--- Begin Data entries ---
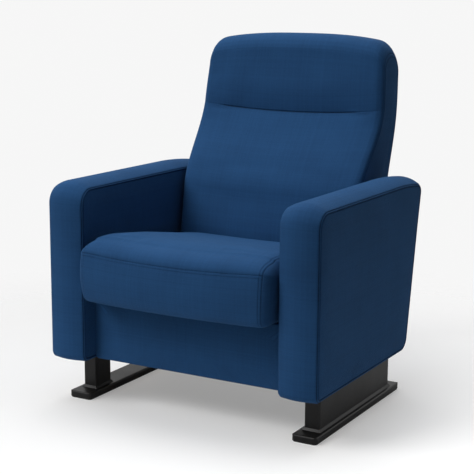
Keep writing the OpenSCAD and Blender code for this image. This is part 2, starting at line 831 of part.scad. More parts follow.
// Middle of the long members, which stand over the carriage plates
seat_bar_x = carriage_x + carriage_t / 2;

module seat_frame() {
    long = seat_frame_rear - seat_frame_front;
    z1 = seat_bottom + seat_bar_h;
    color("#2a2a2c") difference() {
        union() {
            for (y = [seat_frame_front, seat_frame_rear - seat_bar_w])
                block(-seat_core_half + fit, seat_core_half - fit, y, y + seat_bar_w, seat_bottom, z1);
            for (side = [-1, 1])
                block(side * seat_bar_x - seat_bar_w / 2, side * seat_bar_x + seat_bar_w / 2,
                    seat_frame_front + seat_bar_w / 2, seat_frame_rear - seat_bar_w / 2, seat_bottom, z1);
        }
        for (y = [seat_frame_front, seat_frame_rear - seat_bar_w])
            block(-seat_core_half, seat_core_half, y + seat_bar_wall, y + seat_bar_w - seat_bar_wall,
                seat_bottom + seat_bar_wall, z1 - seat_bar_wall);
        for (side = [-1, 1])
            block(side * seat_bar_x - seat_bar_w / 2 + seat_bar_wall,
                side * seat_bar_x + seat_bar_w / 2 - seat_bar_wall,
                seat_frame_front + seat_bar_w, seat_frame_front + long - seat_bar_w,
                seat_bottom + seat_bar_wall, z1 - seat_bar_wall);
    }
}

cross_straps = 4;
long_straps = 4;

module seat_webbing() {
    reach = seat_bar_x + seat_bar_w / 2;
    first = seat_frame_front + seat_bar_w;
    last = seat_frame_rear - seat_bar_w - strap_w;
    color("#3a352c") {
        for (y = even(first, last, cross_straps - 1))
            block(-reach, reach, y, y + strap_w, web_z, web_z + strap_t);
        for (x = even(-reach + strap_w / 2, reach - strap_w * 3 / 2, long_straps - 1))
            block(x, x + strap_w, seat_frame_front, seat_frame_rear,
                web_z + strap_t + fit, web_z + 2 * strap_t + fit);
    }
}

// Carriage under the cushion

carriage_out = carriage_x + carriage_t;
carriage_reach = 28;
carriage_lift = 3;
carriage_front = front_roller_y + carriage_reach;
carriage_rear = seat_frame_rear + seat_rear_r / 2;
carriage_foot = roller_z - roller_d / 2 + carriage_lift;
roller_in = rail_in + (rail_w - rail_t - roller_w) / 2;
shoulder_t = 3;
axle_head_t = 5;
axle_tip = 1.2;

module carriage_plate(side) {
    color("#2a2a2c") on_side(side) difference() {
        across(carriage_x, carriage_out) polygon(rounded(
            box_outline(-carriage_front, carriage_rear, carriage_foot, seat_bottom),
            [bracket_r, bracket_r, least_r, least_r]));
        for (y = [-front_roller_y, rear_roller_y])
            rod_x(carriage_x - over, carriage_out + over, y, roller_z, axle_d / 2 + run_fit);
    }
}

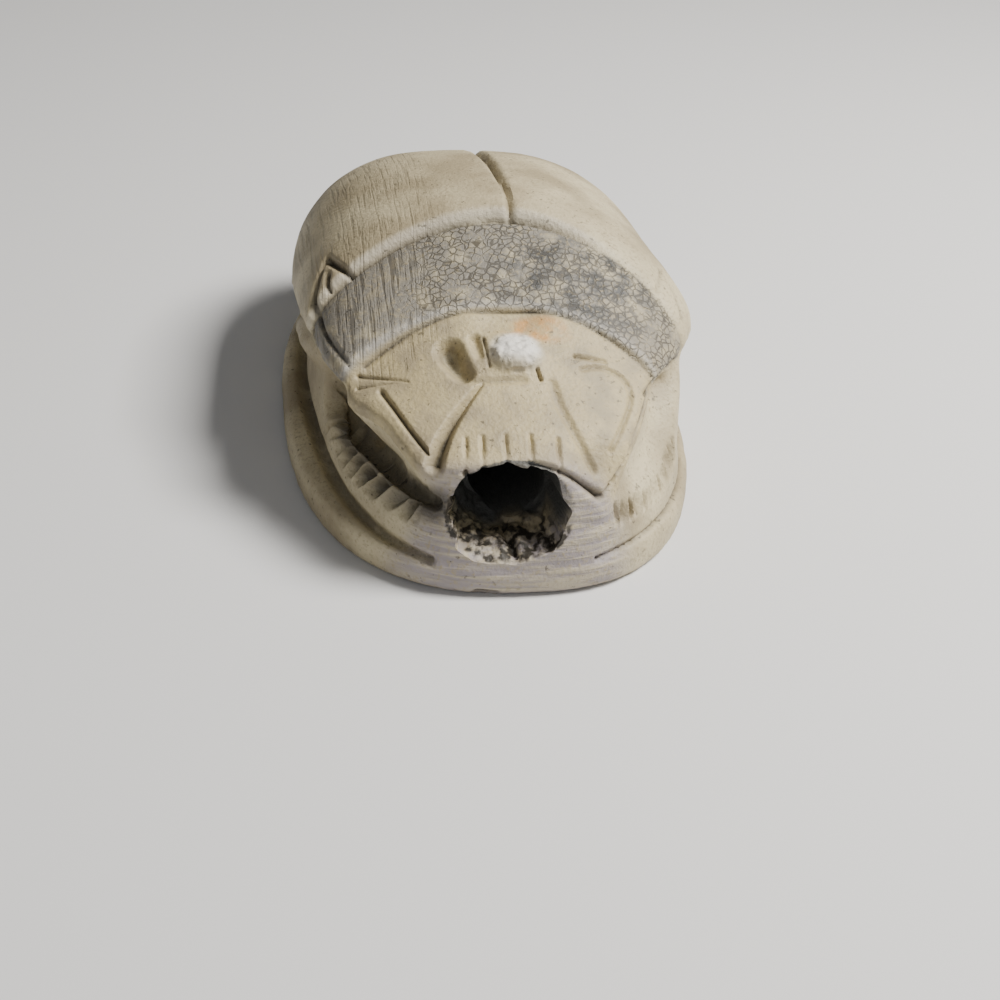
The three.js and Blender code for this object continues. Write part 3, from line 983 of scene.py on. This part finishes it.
--- End Data entries ---
**What is asked**
Print the lines above, unchanged, from the start of the records to the line with "long_straps = 4;", including that final line.

**Complete answer**
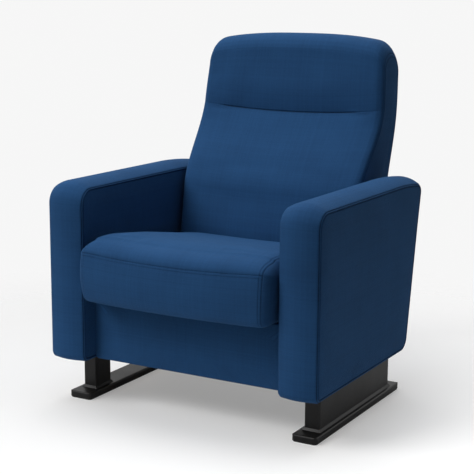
Keep writing the OpenSCAD and Blender code for this image. This is part 2, starting at line 831 of part.scad. More parts follow.
// Middle of the long members, which stand over the carriage plates
seat_bar_x = carriage_x + carriage_t / 2;

module seat_frame() {
    long = seat_frame_rear - seat_frame_front;
    z1 = seat_bottom + seat_bar_h;
    color("#2a2a2c") difference() {
        union() {
            for (y = [seat_frame_front, seat_frame_rear - seat_bar_w])
                block(-seat_core_half + fit, seat_core_half - fit, y, y + seat_bar_w, seat_bottom, z1);
            for (side = [-1, 1])
                block(side * seat_bar_x - seat_bar_w / 2, side * seat_bar_x + seat_bar_w / 2,
                    seat_frame_front + seat_bar_w / 2, seat_frame_rear - seat_bar_w / 2, seat_bottom, z1);
        }
        for (y = [seat_frame_front, seat_frame_rear - seat_bar_w])
            block(-seat_core_half, seat_core_half, y + seat_bar_wall, y + seat_bar_w - seat_bar_wall,
                seat_bottom + seat_bar_wall, z1 - seat_bar_wall);
        for (side = [-1, 1])
            block(side * seat_bar_x - seat_bar_w / 2 + seat_bar_wall,
                side * seat_bar_x + seat_bar_w / 2 - seat_bar_wall,
                seat_frame_front + seat_bar_w, seat_frame_front + long - seat_bar_w,
                seat_bottom + seat_bar_wall, z1 - seat_bar_wall);
    }
}

cross_straps = 4;
long_straps = 4;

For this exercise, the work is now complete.